8.5 Injunctive Relief. Notwithstanding Section 8.3, any party may seek temporary, preliminary, or permanent injunctive relief in the Business Court to preserve the status quo or prevent irreparable harm pending final resolution of a dispute.


9. GENERAL PROVISIONS ────────── (INTERNAL)

9.1 Amendments. These Articles may be amended or restated only by filing an Amendment or Restated Certificate of Organization with the Pennsylvania Department of State and by the approval threshold set forth in the Operating Agreement.

9.2 Waiver. No waiver of any provision of these Articles shall be effective unless in writing and signed by the waiving party, nor shall any waiver constitute a continuing waiver.

9.3 Assignment. No Member may assign, transfer, pledge, or otherwise dispose of all or any part of such Member’s interest in the Company except as permitted in the Operating Agreement and the Act.

9.4 Successors & Assigns. Subject to Section 9.3, these Articles shall be binding upon and inure to the benefit of the parties hereto and their respective successors and assigns.

9.5 Severability. If any provision of these Articles is determined to be invalid or unenforceable under applicable law, such provision shall be reformed only to the extent necessary to make it enforceable, and the remaining provisions shall continue in full force and effect.

9.6 Integration. These Articles, together with any Operating Agreement and written amendments hereto, constitute the entire agreement of the parties with respect to the subject matter hereof.

9.7 Counterparts; Electronic Signatures. These Articles may be executed in multiple counterparts, each of which shall be deemed an original, and all of which together shall constitute one instrument.
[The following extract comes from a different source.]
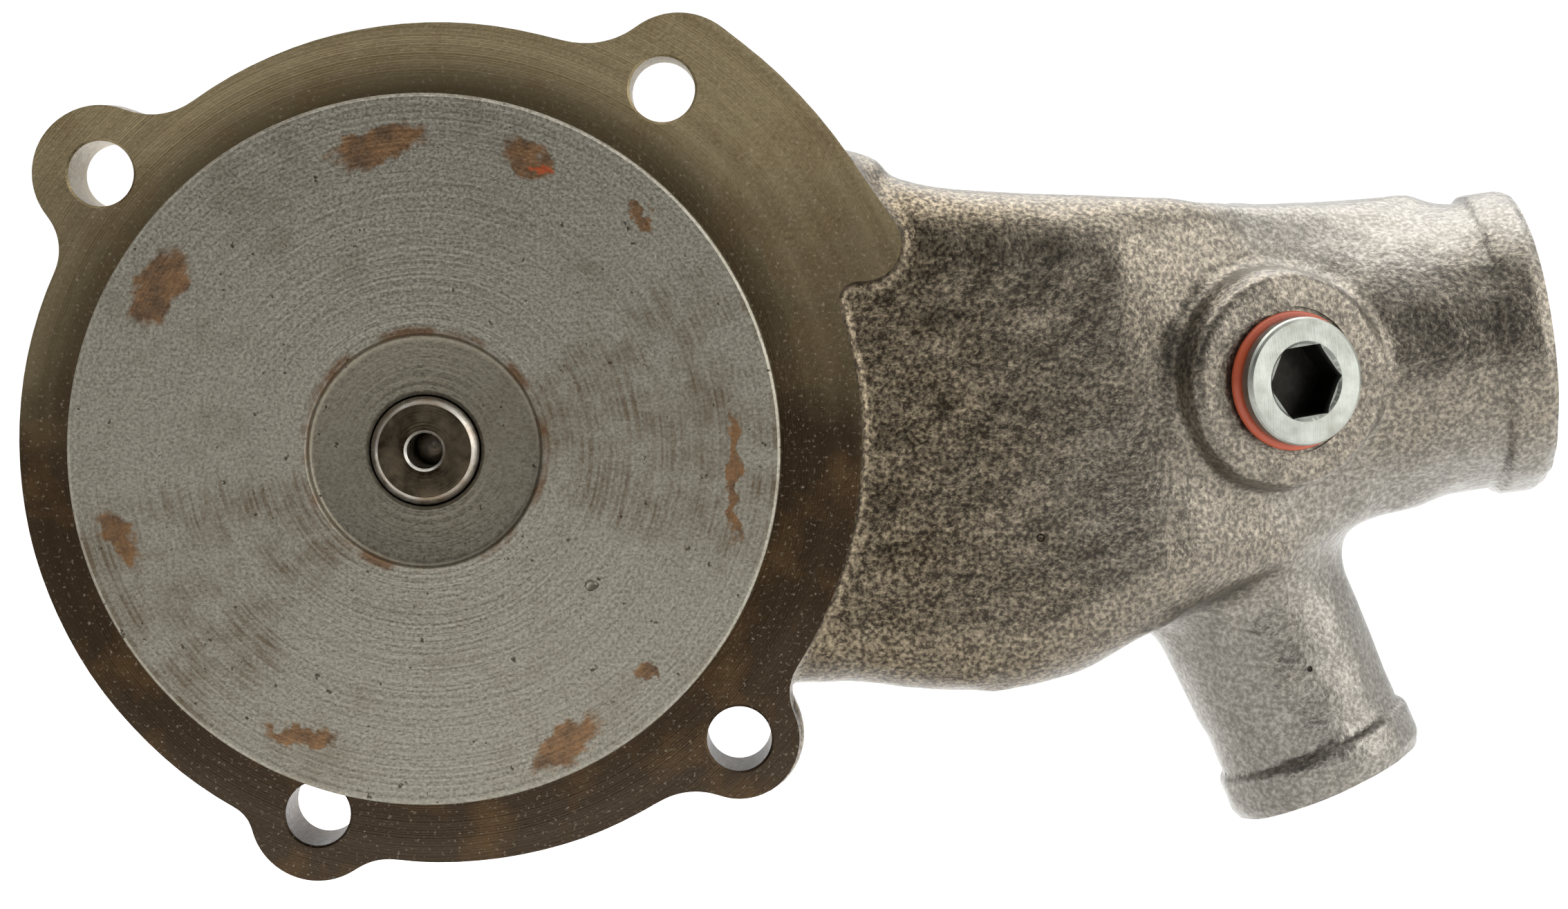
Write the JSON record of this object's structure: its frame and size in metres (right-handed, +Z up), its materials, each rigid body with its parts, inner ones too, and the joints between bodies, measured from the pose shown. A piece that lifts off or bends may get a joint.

Signatures delivered by electronic means (e.g., DocuSign, PDF) shall be deemed original signatures for all purposes.


10. EXECUTION BLOCK ──────────

IN WITNESS WHEREOF, the Organizer has executed these Certificate/Articles of Organization on the date set forth below.

Organizer Signature Date
[NAME OF ORGANIZER] _________ ____

[Notary Acknowledgment – Commonwealth of Pennsylvania]
STATE OF PENNSYLVANIA )
COUNTY OF ______ ) SS:

On this _ day of _, 20__, before me, the undersigned officer, personally appeared [NAME], known to me (or satisfactorily proven) to be the person whose name is subscribed to the within Instrument, and acknowledged that he/she executed the same for the purposes therein contained.
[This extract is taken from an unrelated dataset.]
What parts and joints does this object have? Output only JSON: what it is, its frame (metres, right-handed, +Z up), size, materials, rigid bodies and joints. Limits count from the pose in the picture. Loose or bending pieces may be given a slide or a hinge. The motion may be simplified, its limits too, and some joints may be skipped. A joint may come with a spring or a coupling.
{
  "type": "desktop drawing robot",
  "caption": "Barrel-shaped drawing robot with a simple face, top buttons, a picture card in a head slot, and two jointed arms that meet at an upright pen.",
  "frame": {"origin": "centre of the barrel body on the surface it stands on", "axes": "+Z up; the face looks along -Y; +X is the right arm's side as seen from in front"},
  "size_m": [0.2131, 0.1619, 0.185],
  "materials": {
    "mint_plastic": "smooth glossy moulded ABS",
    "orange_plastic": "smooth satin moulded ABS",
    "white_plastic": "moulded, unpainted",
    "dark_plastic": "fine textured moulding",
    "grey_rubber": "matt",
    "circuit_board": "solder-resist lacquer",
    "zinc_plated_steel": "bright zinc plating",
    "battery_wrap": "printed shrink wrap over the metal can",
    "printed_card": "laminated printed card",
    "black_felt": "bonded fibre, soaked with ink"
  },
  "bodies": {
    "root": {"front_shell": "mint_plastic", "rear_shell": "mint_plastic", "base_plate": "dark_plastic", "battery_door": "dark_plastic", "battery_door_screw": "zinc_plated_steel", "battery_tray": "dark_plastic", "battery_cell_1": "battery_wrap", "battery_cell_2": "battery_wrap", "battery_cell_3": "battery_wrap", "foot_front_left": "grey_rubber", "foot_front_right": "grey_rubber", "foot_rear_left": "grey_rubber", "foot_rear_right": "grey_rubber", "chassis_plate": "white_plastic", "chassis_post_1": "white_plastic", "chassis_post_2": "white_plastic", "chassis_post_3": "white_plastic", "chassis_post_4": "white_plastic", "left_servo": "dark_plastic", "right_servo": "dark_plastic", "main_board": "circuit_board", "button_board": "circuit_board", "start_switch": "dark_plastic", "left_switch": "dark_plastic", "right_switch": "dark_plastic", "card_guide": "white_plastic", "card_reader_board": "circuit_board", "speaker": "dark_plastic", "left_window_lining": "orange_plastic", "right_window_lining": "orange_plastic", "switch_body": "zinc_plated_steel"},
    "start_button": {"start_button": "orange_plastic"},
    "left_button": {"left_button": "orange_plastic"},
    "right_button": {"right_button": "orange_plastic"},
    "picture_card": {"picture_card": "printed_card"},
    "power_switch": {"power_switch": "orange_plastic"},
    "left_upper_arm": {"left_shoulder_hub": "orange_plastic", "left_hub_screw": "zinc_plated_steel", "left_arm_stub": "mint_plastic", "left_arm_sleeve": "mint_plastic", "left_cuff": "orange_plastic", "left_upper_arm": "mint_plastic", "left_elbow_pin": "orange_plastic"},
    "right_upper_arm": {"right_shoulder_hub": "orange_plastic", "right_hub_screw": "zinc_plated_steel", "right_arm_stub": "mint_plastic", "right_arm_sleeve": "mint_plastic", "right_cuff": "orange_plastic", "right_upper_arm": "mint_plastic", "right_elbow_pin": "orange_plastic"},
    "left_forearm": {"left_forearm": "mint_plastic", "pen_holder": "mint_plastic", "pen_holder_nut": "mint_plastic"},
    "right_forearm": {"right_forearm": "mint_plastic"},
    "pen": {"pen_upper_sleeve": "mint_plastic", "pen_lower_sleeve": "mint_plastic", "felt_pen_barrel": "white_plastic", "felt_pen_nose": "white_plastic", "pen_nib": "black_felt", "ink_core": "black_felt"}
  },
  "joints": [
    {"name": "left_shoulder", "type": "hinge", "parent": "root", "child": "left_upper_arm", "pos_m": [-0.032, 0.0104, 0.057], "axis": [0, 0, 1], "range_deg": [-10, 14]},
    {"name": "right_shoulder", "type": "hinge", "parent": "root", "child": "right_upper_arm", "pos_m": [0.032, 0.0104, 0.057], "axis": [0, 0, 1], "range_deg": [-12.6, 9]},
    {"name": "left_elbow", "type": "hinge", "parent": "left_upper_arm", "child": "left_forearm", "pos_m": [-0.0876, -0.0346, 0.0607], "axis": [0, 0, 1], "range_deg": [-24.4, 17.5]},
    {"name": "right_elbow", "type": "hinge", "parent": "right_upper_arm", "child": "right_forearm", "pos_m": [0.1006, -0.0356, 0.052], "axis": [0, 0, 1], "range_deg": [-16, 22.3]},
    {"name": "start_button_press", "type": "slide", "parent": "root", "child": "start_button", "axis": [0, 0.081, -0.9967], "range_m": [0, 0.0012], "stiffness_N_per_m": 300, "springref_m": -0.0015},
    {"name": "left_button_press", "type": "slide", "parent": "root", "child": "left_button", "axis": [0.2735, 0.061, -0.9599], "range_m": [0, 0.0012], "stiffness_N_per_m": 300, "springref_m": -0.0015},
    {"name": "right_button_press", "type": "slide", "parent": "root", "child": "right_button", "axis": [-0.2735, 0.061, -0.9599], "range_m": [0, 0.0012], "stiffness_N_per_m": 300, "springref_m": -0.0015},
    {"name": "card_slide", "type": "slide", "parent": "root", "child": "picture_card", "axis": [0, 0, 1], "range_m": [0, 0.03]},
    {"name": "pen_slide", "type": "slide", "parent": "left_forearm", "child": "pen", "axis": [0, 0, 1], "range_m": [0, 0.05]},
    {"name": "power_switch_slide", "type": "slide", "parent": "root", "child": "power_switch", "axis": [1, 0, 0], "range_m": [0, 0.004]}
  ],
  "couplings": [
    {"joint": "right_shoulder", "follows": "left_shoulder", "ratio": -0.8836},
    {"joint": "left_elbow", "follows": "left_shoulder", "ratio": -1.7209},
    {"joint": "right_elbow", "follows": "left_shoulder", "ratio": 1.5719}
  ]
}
IN WITNESS WHEREOF, I hereunto set my hand and official seal.


Notary Public
My Commission Expires: ____


11. EXHIBIT A – ORGANIZER’S STATEMENT (FILED)
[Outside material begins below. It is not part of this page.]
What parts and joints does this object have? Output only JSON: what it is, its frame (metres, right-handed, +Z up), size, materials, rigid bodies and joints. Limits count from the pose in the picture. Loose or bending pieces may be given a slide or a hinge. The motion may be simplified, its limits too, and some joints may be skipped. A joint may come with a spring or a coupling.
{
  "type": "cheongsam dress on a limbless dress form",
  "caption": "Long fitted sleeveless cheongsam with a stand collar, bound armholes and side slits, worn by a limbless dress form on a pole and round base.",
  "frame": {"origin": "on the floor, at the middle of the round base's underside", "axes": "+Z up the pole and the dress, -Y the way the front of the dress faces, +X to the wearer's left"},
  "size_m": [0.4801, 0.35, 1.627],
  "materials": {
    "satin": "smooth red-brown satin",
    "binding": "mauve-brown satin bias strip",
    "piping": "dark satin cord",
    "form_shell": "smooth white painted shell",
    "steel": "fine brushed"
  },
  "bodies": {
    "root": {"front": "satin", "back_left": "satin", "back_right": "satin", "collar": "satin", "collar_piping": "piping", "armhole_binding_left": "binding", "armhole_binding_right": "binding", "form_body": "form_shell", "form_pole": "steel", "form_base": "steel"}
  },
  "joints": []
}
Pursuant to 15 Pa. Cons. Stat. § 8811, the undersigned, acting as the Organizer of [NAME OF LLC], LLC, executes these Certificate/Articles of Organization and affirms under penalty of perjury that the facts stated herein are true and correct.

Organizer Address Signature Date
[NAME] [ADDRESS] ___ __

12. EXHIBIT B – FORM OF PUBLICATION AFFIDAVIT (INTERNAL)

[Attach proof of the two (2) required advertisements, including (i) newspaper of general circulation and (ii) legal journal, each indicating the name of the Company, a brief statement of purpose, and the date of filing.]


13. EXHIBIT C – OPERATING AGREEMENT ACKNOWLEDGEMENT (INTERNAL)

Each of the undersigned hereby acknowledges receipt of a draft Operating Agreement and agrees to negotiate in good faith toward its execution within thirty (30) days of the Effective Date.

Member / Manager Signature Date
[NAME] ___ ____
[NAME] ___ ____

[// GUIDANCE: File only Sections 1.1 through 1.9 and Exhibit A with the Pennsylvania Department of State, Bureau of Corporations and Charitable Organizations, accompanied by the requisite filing fee. Retain all “INTERNAL” provisions and Exhibits in the Company’s minute book. Verify current fees, forms (DSCB:15-8821/8822), and publication requirements before filing.]